I’d be lying to myself again if I didn’t admit that part of the reason Avengers Arena has ‘Avengers’ in the title is to sell more copies. Since the franchise has become more popular, Marvel is trying to maximize it’s potential by pushing it more than ever before. And it may have started off solely about the money, but Dennis Hopeless adds something to the series that makes it worthy of the label ‘Avengers’. This series features teenagers of the Marvel universe who come together through the machinations of some super villain and now they have to work together to save the day, which in this case means save themselves. It might be a different setting with a different set of rules, but the core premise of Avengers Arena isn’t too different from how the original Avengers assembled.

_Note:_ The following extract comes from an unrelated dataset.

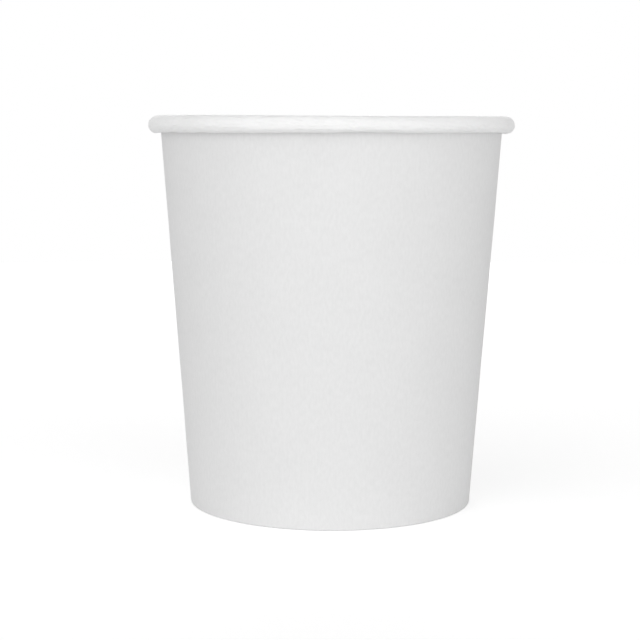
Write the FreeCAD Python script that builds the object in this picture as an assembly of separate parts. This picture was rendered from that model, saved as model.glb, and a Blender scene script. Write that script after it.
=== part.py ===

The difference is that, while some of these kids did in fact come from Avengers Academy, making them Avengers by proxy, Avengers Arena also features a few of Brian K. Vaughan’s Runaways, some teenaged mutants like X-23 and Juston, as well as new characters like Deathlocket and the Braddock Academy students. As much as this series is about survival, it’s also about recognizing that anyone can be an Avenger because an Avenger is someone who has a certain attitude and sense of responsibility. Some tackle the challenge head-one, and others are less enthusiastic, but at the end of the day, what connects them is their experience.
Growing Up
There is no one definition of an Avenger. Maybe at one time there was, but the basic idea has changed. No longer is the label reserved for the most powerful and popular in the Marvel universe, but rather a title earned through hardships and a sense of duty. But even that broad definition could change tomorrow. Instead of using the concept as a guideline, creators are being given the opportunity to redefine the idea with each new series. What is an Avenger? The answer is yet another question: What do you want an Avenger to be?